In other words, Indianapolis Motor Speedway is as straightforward a race track as there is. It's not a crapshoot like Daytona, it doesn't have trouble lurking around every corner like Bristol or Martinsville and it rewards those who have everything dialed in at once, which only the best teams do.

"You can build a good car and go to Bristol and not have a good finish," Evernham said. "You build a good motor [for Indy], you're going to have an advantage. You build a good body, you're going to have an advantage. Track position is so crucial, so if you have a good pit crew, you're going to have an advantage. Indy lets you take advantage of all the things you've worked hard on."

And it falls at a place on the schedule (just after the halfway point) when all the things teams have been working on start paying dividends. In his last three title runs, Jimmie Johnson's average finish prior to the Brickyard was 12.9. Including and after Indy, it's 8.3. Not surprisingly, Johnson has won the last two Brickyard 400s and three of the last four.

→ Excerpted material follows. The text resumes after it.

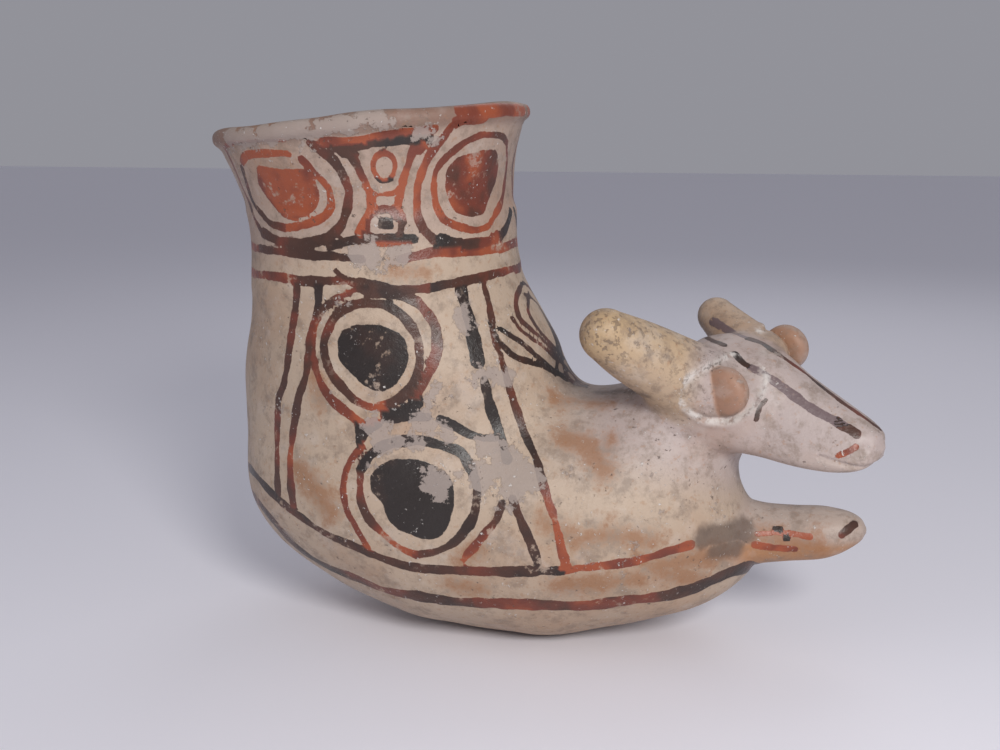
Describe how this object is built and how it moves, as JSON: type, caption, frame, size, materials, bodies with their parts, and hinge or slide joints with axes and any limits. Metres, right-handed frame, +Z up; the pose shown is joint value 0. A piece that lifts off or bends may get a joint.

Evernham said that while he didn't prepare more for this race than any other, he did work harder building the bodies and the engines. NASCAR's newest resident genius inside the garage, Jimmie Johnson's crew chief Chad Knaus, said he doesn't do anything differently for this race.

"I just think the teams that communicate the best and are the most prepared are probably going to win this race more often than not," Knaus said. "If you hit your stride about this time of the year, you can usually carry your momentum through the rest of the season.

"So I think there's a little bit to be said about that, but we've won the championship and haven't won here."

True, but only once, and in the 2007 race Johnson, who started 19th, had worked his way into the top 10 when he was involved in an eight-car accident on Lap 47.

Only once in the race's 16-year history has the eventual champion finished outside the top 10 when completing all 160 laps – Johnson wrecked in 2007, Gordon wrecked in 1996 and Terry Labonte suffered an engine failure in 1997 – and in 2002 Tony Stewart came in 12th.

"I think the cream rises to the top," said Stewart, who won the Brickyard 400 for the first time in 2005, the year he won his second championship. "There’s no slouches that win at the Brickyard. It’s always the cream rises to the top for this event, and I think, like you guys already know, the history and the stats of it and that backs it up."